For the next hour, Chamberlain's 20th maine and Oates's Alabamians slaughtered each other. The Confederates flailed at the Union flanks, repeatedly charging up the slopes, but the Maine soldiers held their rugged line. Around the hill's western slope, the rest of Vincent's regiments repulsed the Confederate charges. Brig. Gen. Stephen H. Weed's brigade soon arrived to lengthen Vincent's right. In the furious combat, Weed was killed, but the Union line held. Chamberlain's stalwart conduct earned him the Medal of Honor. Little Round Top was secured and held throughout the battle by the Federals.


Battle of Little Round Top, initial assault

Battle of Little Round Top, final assault

The Fight at Big Round Top:

Big Round Top is the southern extremity of the 3-mile long York Haven Diabase sill running from Culp's Hill (625 feet) in the north through Cemetery Hill, Cemetery Ridge, and the Round Tops in the south. These sandstone and granite ridges and hills formed the essence of the Union "fishhook" defensive line on July 2 to July 4, 1863. The Round Tops were privately owned at the time of the battle. Big Round Top was heavily forested and covered with numerous large boulders and rock outcroppings, which made maneuvering military formations difficult at best, and precluded the positioning of any artillery on its crest.

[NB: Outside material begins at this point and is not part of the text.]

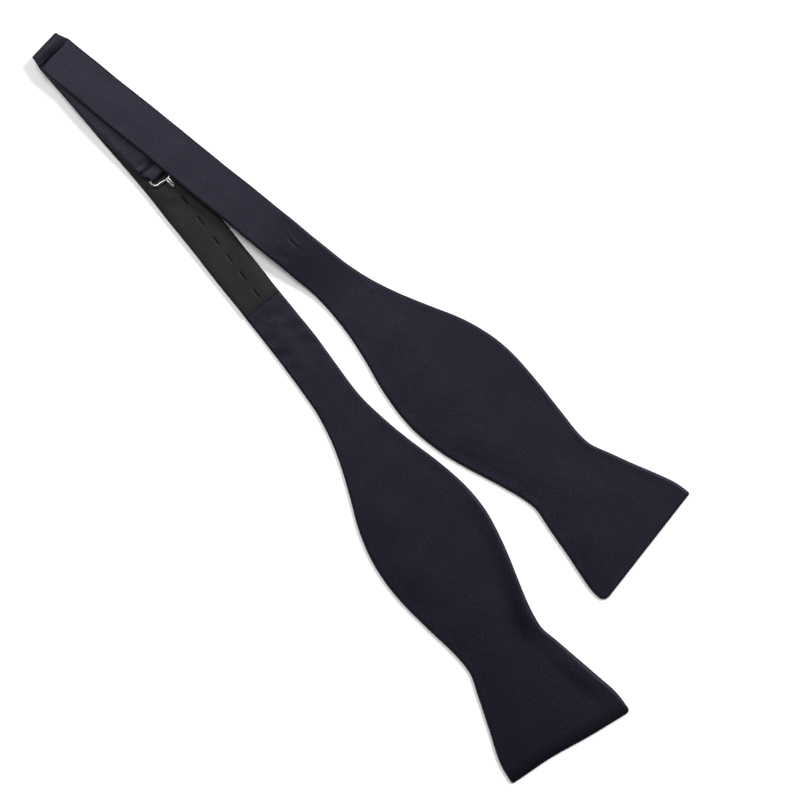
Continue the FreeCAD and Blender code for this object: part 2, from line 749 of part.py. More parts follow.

Nevertheless, Confederate Colonel William C. Oates led two regiments of Evander Law's Alabama brigade across the slopes of Big Round Top during his famous assault on the lines of Joshua L. Chamberlain's 20th Maine Infantry on July 2, 1863. Oates' men had been ordered to attack Union troops occupying Devil's Den, but they were forced to move further to the right toward Big Round Top to escape the concentrated Federal artillery fire coming from the Wheatfield and Peach Orchard. Oates had sent off a detachment to locate water for his thirsty men as they climbed the rugged slopes of Big Round Top, but the water bearers became lost in the dense underbrush and woods, and did not rejoin Oates until after the battle. Hence, his two regiments attacked Chamberlain with many soldiers suffering from heat exhaustion and extreme thirst in the hot, humid July weather.

After the fighting ended on July 2, the V Corps brigade of Joseph Fisher occupied a line across the western slope of Big Round Top, facing Oates' tired remnants that were positioned further down the hill. Col. Chamberlain's depleted Maine regiment was sent in the evening to the crest of Big Round Top to recuperate and rest. A small monument now marks their lines.

On July 3, a sharp skirmish occurred in an open D-shaped field on the western slope of Big Round Top. Newly appointed Brig. Gen. Elon J. Farnsworth led his cavalry brigade on a sweeping attack at the Confederate right flank, held by the division of Evander M. Law. Farnsworth's attack failed and he and his men circled back towards the Union lines on nearby Bushman Hill. As Farnsworth's column passed through the cleared field on Big Round Top, Confederate infantrymen killed the young general. Although no monument was ever erected for the slain officer, the 1st Vermont Cavalry did dedicate a monument in the field to their Gettysburg actions.